Neighbourhood in Sarajevo, Bosnia and Herzegovina

Čengić Vila (Ченгић Вила) is a neighbourhood in Sarajevo, Bosnia and Herzegovina. The neighborhood is a part of the Novo Sarajevo municipality. It is divided into the Čengić Vila I and Čengić Vila II units. Čengić Vila is home to 9,282 residents.

The neighborhood's name has two elements: Čengić, comes from a family name, while Vila refers to a type of building (villa). Dedaga Čengić, later known as Derviš-paša and the son of Smail Agha Čengić, moved to Sarajevo in 1860. He acquired a summer house recently built by Topal Osman-paša, who governed Bosnia from 1861 to 1869. The area was called "Dedagini Konaci" (Dedaga's Residences) from 1878 to around 1900. It was during this period that the name "Čengić Vila" began to be used, and it has remained in use ever since.

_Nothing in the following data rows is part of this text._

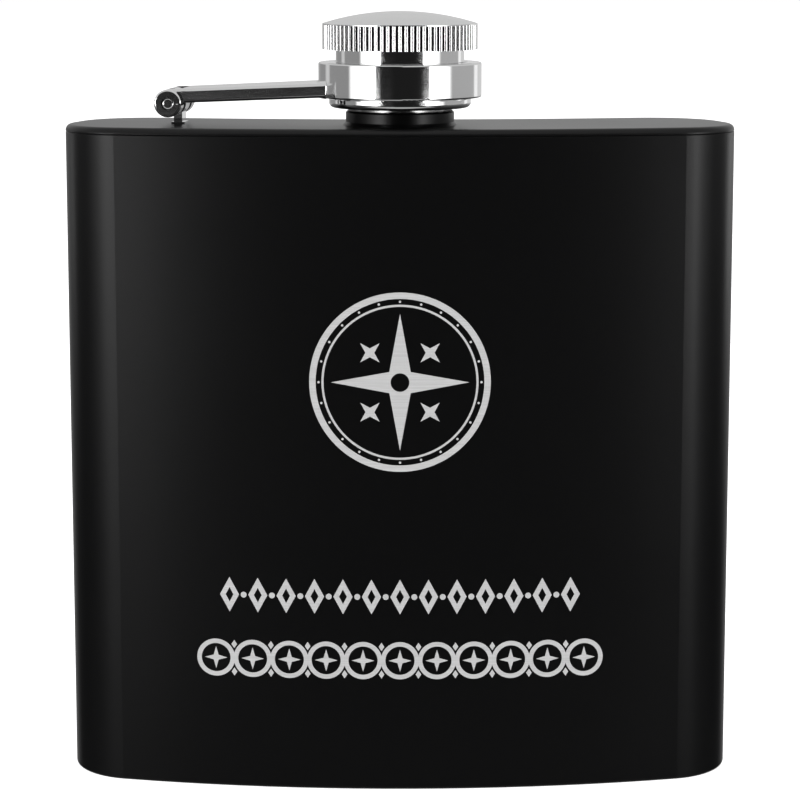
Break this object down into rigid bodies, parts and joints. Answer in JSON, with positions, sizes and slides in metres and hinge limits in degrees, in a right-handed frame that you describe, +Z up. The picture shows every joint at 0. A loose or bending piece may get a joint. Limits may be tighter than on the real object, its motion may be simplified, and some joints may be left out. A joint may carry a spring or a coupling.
{
  "type": "hip flask",
  "caption": "Curved matt black metal hip flask with a polished screw cap held by a ring on a hinged arm.",
  "frame": {"origin": "centre of the body's outline on the plane that the flask stands on", "axes": "+Z up along the neck, +X to the right (the hinge is at -X), -Y towards the convex front, +Y towards the hollow back"},
  "size_m": [0.095, 0.027, 0.1094],
  "materials": {
    "black_coat": "matt powder coat",
    "turned_steel": "turned",
    "polished_steel": "polished",
    "silicone": "smooth"
  },
  "bodies": {
    "flask": {"body_shell": "black_coat", "top_plate": "black_coat", "bottom_plate": "black_coat", "neck": "turned_steel", "neck_collar": "black_coat", "hinge_bracket": "polished_steel"},
    "pin": {"hinge_pin": "polished_steel"},
    "arm": {"swivel_ring": "polished_steel", "retaining_arm": "polished_steel"},
    "cap": {"cap_head": "polished_steel", "cap_insert": "polished_steel", "seal_washer": "silicone"}
  },
  "joints": [
    {"name": "arm_lift", "type": "hinge", "parent": "flask", "child": "pin", "pos_m": [-0.03206, 0.00103, 0.09655], "axis": [-0.0947, -0.9955, 0], "range_deg": [0, 4.45]},
    {"name": "arm_swing", "type": "hinge", "parent": "pin", "child": "arm", "pos_m": [-0.03206, 0.00103, 0.09655], "axis": [-0.0947, -0.9955, 0], "range_deg": [0, 173]},
    {"name": "cap_unscrew", "type": "hinge", "parent": "arm", "child": "cap", "pos_m": [0, -0.00202, 0.0994], "axis": [0, 0, 1], "range_deg": [0, 450]}
  ],
  "couplings": [
    {"joint": "cap_unscrew", "follows": "arm_lift", "ratio": 101.1}
  ]
}
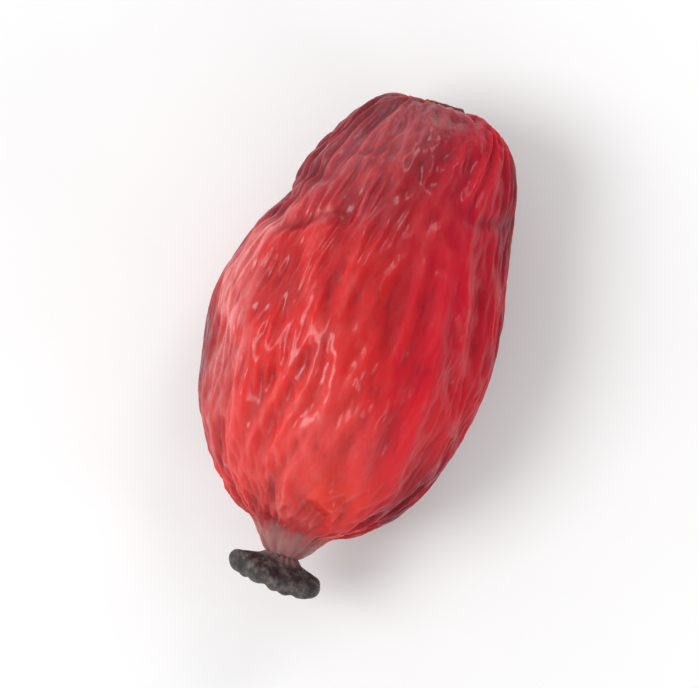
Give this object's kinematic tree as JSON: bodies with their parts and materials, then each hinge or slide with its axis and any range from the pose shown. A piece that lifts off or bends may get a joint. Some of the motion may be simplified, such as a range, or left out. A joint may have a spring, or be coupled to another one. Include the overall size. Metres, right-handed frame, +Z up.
{
  "type": "dried barberry",
  "caption": "Single dried red barberry: an egg-shaped, lengthwise wrinkled berry with a short neck and a small black stigma button, lying on its side.",
  "frame": {"origin": "middle of the foot of the bounding box, on the surface that the berry lies on", "axes": "+X along the berry from the stalk end to the black stigma, +Z up, as it lies on its side"},
  "size_m": [0.008, 0.0046, 0.0039],
  "materials": {
    "berry_skin": "satin",
    "stigma": "matte"
  },
  "bodies": {
    "root": {"berry": "berry_skin", "stigma": "stigma"}
  },
  "joints": []
}
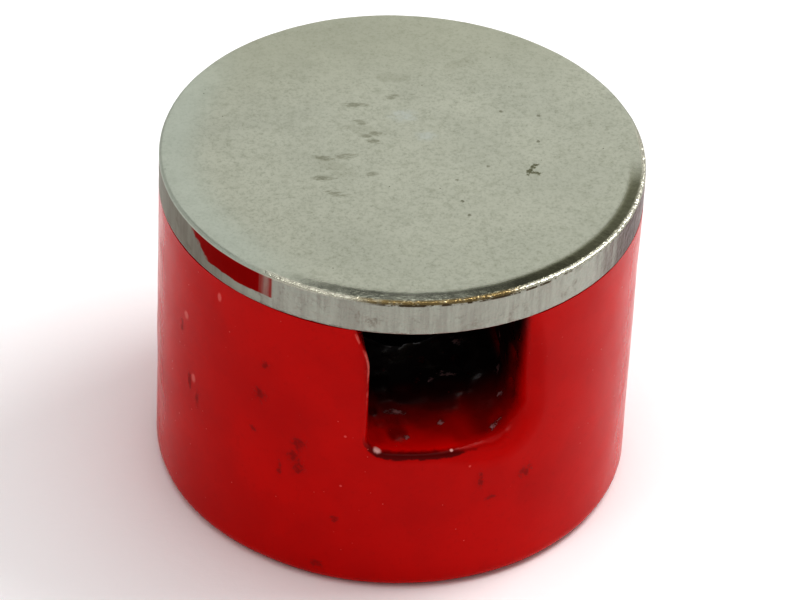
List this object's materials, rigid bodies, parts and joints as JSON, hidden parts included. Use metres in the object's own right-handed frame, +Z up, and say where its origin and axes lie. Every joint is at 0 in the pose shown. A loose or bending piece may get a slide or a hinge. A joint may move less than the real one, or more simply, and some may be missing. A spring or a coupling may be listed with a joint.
{
  "type": "button magnet",
  "caption": "Round red-enamelled button magnet, slotted across its poles for holding and light lifting, with a plated steel keeper plate that lifts off.",
  "frame": {"origin": "centre of the base that the magnet stands on", "axes": "+Z up the magnet's axis, from the base through the poles to the keeper plate; the slot runs through along Y, with one pole on -X and the other on +X"},
  "size_m": [0.019, 0.019, 0.0143],
  "materials": {
    "cast_alnico": "matte",
    "red_enamel": "gloss",
    "plated_steel": "satin"
  },
  "bodies": {
    "magnet": {"magnet_casting": "cast_alnico", "enamel_coat": "red_enamel"},
    "keeper": {"keeper_plate": "plated_steel"}
  },
  "joints": [
    {"name": "keeper_lift", "type": "slide", "parent": "magnet", "child": "keeper", "axis": [0, 0, 1], "range_m": [0, 0.02]}
  ]
}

After Austria-Hungary annexed Bosnia and Herzegovina, a military training ground known as the "Exercir" was established in the area of Čengić Villa I. Following the end of World War I, this site was used as an alternative stadium. Today, Čengić Villa I is a highly urbanized complex featuring numerous cultural, sports, and educational facilities.